Chasnoff plans to marry his girlfriend, Dorit, after his tumultuous service in Lebanon ends. But because his mother studied with a Conservative rabbi before being converted by an Orthodox rabbi, the Israeli rabbinate has decided that Chasnoff is not, in fact, Jewish at all.
“So in other words,” Dorit says to the Israeli Orthodox rabbi, “you don’t mind if he dies for your country, just as long as he doesn’t get married here.”
Chasnoff converts to Judaism, marries Dorit and lives to tell the tale for mass consumption. But the conversion, mandated by a state for which Chasnoff exemplified willingness to give his very life, was nothing short of infuriating to read about. In contrast, Chasnoff, in an interview, described it with a glass-is-half-full aplomb and grace.
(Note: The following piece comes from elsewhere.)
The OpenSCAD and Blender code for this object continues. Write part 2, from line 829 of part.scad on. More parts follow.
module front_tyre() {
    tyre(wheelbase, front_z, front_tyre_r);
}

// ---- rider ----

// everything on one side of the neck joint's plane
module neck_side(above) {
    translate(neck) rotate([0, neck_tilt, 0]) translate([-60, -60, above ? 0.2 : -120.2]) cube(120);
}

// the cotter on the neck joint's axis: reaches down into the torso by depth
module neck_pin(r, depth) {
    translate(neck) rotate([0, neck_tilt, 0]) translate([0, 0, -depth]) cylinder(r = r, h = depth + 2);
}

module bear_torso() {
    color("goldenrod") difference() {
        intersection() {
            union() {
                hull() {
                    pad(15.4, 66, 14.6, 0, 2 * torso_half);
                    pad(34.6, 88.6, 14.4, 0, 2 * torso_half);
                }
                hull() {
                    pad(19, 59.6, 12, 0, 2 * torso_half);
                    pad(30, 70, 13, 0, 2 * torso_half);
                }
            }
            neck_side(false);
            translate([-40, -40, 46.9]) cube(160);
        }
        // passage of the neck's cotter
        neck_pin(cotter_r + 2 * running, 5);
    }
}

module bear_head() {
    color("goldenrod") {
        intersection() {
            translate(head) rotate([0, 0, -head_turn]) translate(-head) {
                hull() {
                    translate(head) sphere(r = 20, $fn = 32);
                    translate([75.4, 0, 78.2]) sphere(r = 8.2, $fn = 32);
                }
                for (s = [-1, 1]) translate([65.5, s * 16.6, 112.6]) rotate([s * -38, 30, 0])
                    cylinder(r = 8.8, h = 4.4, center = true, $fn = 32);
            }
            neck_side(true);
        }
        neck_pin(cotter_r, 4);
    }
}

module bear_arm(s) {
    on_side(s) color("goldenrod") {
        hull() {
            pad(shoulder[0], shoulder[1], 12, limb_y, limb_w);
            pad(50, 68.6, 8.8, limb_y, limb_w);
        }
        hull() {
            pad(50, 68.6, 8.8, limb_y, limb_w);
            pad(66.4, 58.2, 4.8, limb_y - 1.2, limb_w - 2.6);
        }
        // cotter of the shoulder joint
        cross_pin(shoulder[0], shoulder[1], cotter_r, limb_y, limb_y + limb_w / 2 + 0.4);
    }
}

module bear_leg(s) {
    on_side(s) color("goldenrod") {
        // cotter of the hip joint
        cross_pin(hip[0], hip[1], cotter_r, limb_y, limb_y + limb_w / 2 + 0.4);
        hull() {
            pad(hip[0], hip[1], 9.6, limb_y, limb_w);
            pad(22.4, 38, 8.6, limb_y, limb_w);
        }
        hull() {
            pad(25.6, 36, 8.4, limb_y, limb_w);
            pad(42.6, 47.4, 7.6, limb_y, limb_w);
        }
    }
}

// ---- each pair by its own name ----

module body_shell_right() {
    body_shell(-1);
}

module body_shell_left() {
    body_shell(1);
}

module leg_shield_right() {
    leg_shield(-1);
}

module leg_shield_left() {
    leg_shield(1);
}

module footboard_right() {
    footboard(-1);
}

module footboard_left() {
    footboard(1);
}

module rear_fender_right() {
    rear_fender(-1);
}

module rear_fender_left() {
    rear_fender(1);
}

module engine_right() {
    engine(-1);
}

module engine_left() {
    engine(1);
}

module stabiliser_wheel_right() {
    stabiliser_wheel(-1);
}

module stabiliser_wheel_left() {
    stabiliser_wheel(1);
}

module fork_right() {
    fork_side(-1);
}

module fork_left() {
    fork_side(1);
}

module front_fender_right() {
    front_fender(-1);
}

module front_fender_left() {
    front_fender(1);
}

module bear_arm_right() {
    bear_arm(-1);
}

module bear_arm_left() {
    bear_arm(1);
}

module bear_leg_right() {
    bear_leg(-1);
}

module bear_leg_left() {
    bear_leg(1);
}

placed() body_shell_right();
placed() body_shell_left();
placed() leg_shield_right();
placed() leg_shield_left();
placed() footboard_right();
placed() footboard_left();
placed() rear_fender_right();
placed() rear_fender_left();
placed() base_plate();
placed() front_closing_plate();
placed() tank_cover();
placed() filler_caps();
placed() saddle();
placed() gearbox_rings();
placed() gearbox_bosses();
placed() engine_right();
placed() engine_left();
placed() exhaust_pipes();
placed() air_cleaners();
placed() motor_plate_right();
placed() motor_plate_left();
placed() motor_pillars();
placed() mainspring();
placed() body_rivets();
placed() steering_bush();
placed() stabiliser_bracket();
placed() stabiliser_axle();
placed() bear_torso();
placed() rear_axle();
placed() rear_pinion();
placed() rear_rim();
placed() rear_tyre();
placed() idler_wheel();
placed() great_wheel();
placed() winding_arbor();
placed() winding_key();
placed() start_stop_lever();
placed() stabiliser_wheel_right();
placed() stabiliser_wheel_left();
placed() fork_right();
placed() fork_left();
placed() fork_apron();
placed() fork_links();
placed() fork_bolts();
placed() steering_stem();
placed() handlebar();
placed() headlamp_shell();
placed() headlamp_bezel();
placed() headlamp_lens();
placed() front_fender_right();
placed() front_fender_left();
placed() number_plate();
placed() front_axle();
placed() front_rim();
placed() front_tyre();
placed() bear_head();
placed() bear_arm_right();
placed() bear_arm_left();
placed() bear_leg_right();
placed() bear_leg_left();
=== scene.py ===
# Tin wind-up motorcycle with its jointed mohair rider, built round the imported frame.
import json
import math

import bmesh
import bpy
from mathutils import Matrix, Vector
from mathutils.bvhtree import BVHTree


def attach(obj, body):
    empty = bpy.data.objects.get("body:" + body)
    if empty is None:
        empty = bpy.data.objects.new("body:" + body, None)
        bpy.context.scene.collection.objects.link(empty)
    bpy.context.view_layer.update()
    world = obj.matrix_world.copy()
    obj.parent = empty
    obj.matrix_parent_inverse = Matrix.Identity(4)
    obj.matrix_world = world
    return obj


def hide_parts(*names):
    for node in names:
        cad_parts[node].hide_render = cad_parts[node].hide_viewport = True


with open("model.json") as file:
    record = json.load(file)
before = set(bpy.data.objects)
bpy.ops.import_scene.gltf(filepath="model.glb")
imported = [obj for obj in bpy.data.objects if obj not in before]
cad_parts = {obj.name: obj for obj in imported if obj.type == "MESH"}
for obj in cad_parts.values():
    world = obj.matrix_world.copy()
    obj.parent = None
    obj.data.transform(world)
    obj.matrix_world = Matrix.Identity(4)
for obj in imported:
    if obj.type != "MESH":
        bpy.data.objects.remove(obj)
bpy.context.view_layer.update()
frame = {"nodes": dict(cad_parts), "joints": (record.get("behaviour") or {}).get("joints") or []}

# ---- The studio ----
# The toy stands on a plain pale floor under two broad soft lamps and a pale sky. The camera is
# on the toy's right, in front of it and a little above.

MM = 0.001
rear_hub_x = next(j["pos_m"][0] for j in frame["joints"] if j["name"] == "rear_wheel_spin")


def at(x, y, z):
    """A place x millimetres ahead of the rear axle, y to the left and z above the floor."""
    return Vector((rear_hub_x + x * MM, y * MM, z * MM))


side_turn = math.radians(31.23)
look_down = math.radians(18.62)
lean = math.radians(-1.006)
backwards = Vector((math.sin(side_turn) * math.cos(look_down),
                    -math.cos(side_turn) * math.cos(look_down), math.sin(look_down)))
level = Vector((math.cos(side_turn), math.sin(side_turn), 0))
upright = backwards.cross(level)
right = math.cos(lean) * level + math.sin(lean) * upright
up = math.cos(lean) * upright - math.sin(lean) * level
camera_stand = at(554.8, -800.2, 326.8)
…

“The one silver lining of the incident is that it allowed me to confront Judaism anew, and to see Judaism not as something thrust upon me, but something I can define a little bit for myself,” Chasnoff said. “The conversion was a logistical thing: I was dunked in water and signed the paper. It means very little to me — I’m not a changed man. I did it to correct a logistical error. But now, if I’m someone who, in a way, is choosing to be a Jew, then how do I want to define it for myself, and what does that mean? It’s something I now have a little more leeway in defining.”
But how does Chasnoff feel about the anatomy of his identity being up for public dissection? “I’m not embarrassed,” he said. “If anything, it’s important because a lot of people are going through similar questions. ‘Who is a Jew?’ is a big story.
“I think Israel needs to clean up its act in a lot of ways. I want to make an impact, and for people to think differently about who makes Jewish laws and who gets to decide who Jews are. I have no problem being the poster boy for that. This happened to me, and it was painful, and I think change is needed.”
Jordana Horn is a lawyer and writer at work on her first novel.